[Collected material]

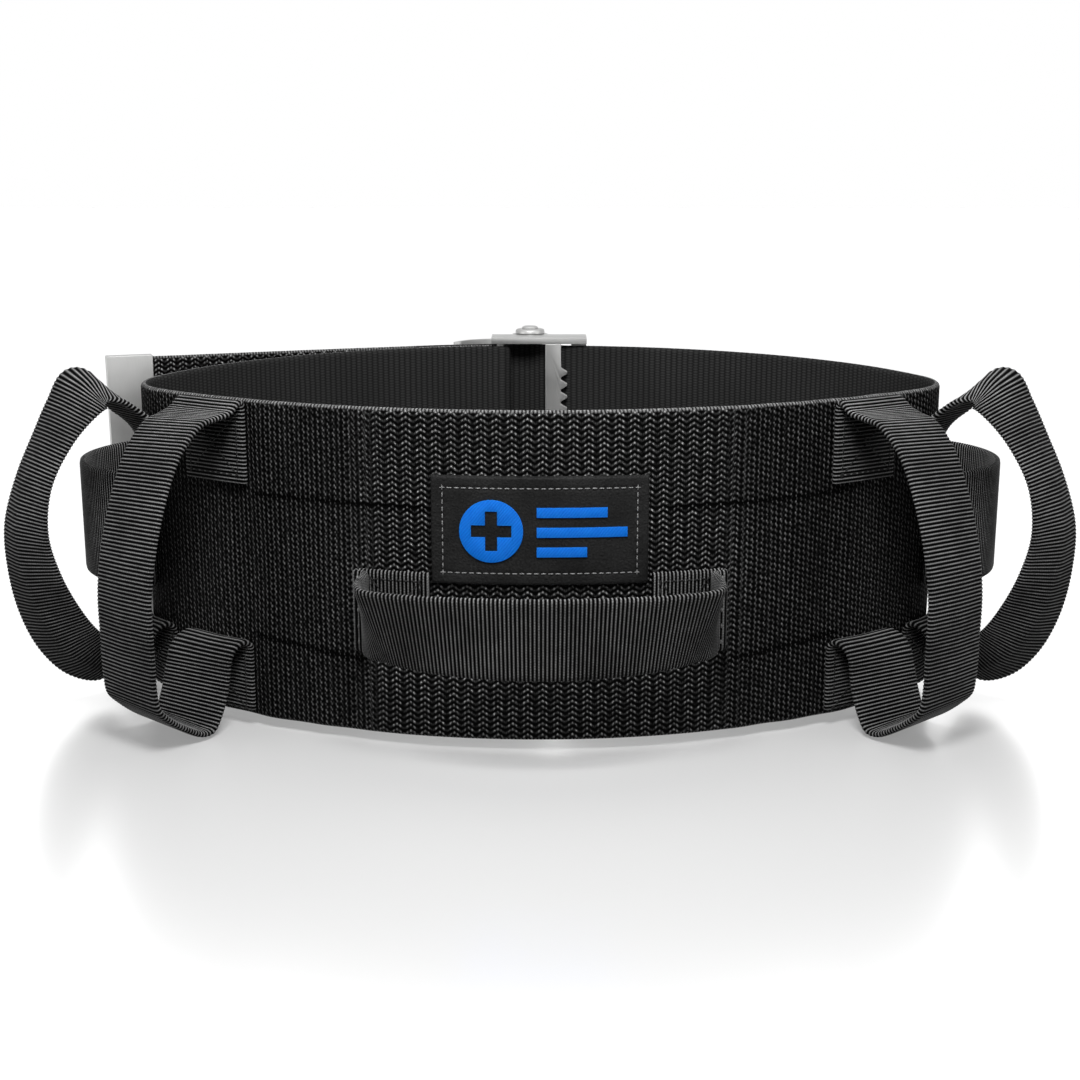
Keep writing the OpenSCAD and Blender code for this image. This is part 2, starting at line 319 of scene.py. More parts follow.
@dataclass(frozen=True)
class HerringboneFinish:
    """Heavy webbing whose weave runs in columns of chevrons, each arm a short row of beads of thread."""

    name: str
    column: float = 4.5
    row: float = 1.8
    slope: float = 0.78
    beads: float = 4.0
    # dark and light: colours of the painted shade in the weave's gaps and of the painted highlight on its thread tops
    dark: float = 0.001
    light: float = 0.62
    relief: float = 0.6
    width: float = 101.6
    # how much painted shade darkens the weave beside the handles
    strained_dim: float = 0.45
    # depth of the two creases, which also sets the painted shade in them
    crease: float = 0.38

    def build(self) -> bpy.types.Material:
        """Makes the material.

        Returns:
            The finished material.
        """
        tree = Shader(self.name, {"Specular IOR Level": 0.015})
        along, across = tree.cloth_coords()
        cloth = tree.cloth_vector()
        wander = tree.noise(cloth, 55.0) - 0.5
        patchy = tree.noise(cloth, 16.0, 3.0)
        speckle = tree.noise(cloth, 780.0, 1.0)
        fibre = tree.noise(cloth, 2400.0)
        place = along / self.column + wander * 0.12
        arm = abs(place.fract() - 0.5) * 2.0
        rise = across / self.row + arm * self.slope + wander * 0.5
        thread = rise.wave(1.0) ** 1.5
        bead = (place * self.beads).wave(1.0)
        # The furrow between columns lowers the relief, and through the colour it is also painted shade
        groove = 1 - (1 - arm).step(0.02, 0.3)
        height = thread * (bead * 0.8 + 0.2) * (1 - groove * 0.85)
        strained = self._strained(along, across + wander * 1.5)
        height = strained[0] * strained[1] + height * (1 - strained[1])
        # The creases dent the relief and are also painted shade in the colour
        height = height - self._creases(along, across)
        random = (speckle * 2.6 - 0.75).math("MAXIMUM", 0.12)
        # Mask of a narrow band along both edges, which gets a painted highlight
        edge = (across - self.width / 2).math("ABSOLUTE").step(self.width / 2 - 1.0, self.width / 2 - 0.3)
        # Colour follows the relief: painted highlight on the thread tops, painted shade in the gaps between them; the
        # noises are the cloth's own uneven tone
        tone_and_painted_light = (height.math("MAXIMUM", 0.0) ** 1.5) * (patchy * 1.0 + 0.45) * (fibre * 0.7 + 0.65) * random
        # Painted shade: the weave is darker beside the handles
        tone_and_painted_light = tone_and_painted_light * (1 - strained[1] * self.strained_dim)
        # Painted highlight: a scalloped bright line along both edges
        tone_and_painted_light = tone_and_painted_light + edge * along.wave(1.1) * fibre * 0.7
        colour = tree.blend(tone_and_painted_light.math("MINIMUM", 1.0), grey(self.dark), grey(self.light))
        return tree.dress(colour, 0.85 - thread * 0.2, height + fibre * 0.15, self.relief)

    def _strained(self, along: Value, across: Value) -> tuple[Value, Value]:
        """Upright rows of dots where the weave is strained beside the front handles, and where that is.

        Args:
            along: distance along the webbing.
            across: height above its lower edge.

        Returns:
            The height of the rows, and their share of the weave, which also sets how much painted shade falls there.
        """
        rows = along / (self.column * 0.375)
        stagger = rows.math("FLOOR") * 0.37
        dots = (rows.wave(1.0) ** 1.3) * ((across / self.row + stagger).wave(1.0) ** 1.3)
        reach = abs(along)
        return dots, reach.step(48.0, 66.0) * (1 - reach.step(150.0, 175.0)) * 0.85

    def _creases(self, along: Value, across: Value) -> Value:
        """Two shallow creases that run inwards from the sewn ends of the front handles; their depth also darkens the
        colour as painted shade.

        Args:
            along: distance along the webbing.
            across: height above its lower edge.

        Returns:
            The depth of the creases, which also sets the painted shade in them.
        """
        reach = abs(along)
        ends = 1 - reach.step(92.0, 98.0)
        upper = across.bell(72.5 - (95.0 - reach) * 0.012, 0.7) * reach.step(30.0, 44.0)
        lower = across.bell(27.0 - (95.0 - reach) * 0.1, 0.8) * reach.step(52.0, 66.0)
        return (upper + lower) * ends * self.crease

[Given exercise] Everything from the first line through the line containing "where that is." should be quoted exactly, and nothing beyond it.

[Full answer]
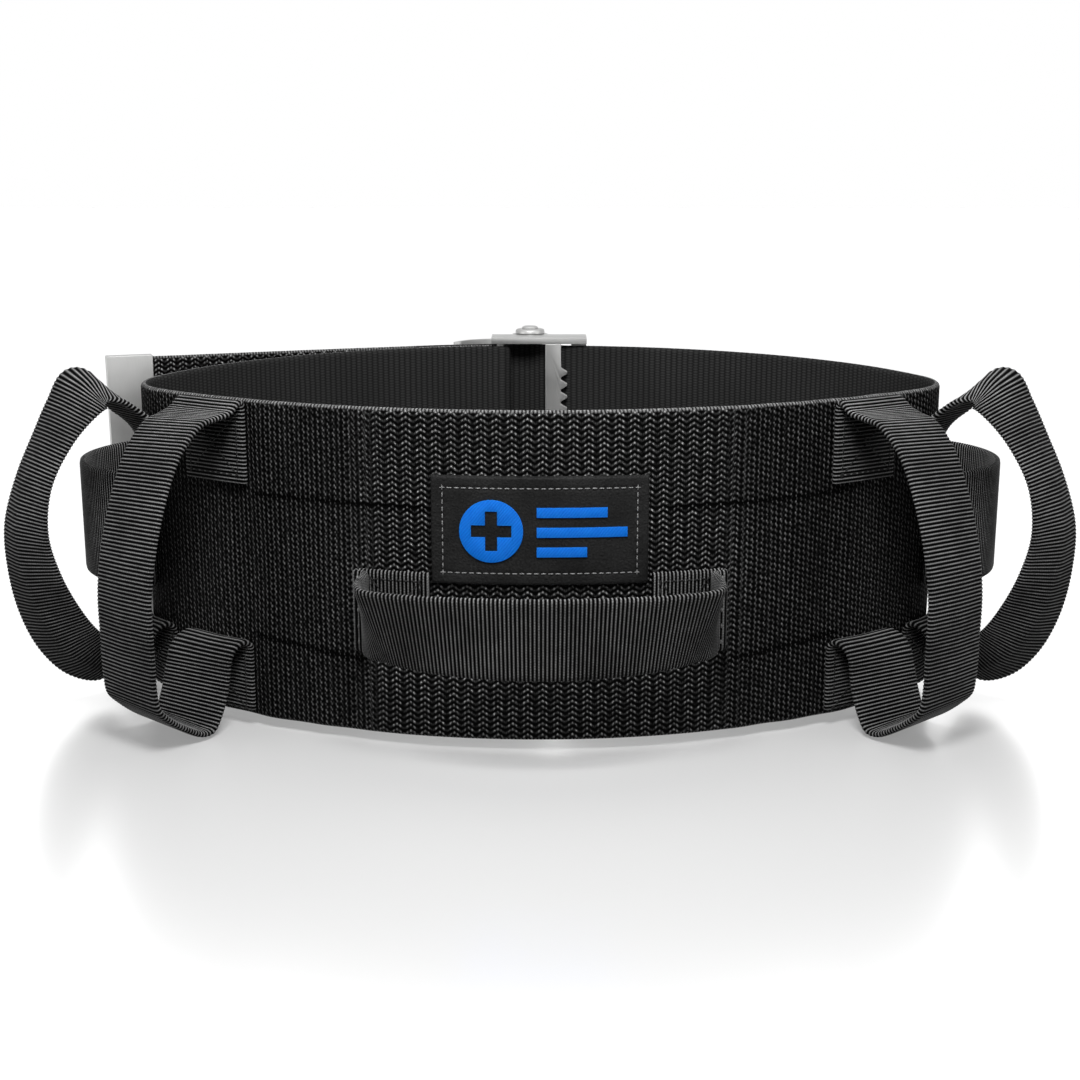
Keep writing the OpenSCAD and Blender code for this image. This is part 2, starting at line 319 of scene.py. More parts follow.
@dataclass(frozen=True)
class HerringboneFinish:
    """Heavy webbing whose weave runs in columns of chevrons, each arm a short row of beads of thread."""

    name: str
    column: float = 4.5
    row: float = 1.8
    slope: float = 0.78
    beads: float = 4.0
    # dark and light: colours of the painted shade in the weave's gaps and of the painted highlight on its thread tops
    dark: float = 0.001
    light: float = 0.62
    relief: float = 0.6
    width: float = 101.6
    # how much painted shade darkens the weave beside the handles
    strained_dim: float = 0.45
    # depth of the two creases, which also sets the painted shade in them
    crease: float = 0.38

    def build(self) -> bpy.types.Material:
        """Makes the material.

        Returns:
            The finished material.
        """
        tree = Shader(self.name, {"Specular IOR Level": 0.015})
        along, across = tree.cloth_coords()
        cloth = tree.cloth_vector()
        wander = tree.noise(cloth, 55.0) - 0.5
        patchy = tree.noise(cloth, 16.0, 3.0)
        speckle = tree.noise(cloth, 780.0, 1.0)
        fibre = tree.noise(cloth, 2400.0)
        place = along / self.column + wander * 0.12
        arm = abs(place.fract() - 0.5) * 2.0
        rise = across / self.row + arm * self.slope + wander * 0.5
        thread = rise.wave(1.0) ** 1.5
        bead = (place * self.beads).wave(1.0)
        # The furrow between columns lowers the relief, and through the colour it is also painted shade
        groove = 1 - (1 - arm).step(0.02, 0.3)
        height = thread * (bead * 0.8 + 0.2) * (1 - groove * 0.85)
        strained = self._strained(along, across + wander * 1.5)
        height = strained[0] * strained[1] + height * (1 - strained[1])
        # The creases dent the relief and are also painted shade in the colour
        height = height - self._creases(along, across)
        random = (speckle * 2.6 - 0.75).math("MAXIMUM", 0.12)
        # Mask of a narrow band along both edges, which gets a painted highlight
        edge = (across - self.width / 2).math("ABSOLUTE").step(self.width / 2 - 1.0, self.width / 2 - 0.3)
        # Colour follows the relief: painted highlight on the thread tops, painted shade in the gaps between them; the
        # noises are the cloth's own uneven tone
        tone_and_painted_light = (height.math("MAXIMUM", 0.0) ** 1.5) * (patchy * 1.0 + 0.45) * (fibre * 0.7 + 0.65) * random
        # Painted shade: the weave is darker beside the handles
        tone_and_painted_light = tone_and_painted_light * (1 - strained[1] * self.strained_dim)
        # Painted highlight: a scalloped bright line along both edges
        tone_and_painted_light = tone_and_painted_light + edge * along.wave(1.1) * fibre * 0.7
        colour = tree.blend(tone_and_painted_light.math("MINIMUM", 1.0), grey(self.dark), grey(self.light))
        return tree.dress(colour, 0.85 - thread * 0.2, height + fibre * 0.15, self.relief)

    def _strained(self, along: Value, across: Value) -> tuple[Value, Value]:
        """Upright rows of dots where the weave is strained beside the front handles, and where that is.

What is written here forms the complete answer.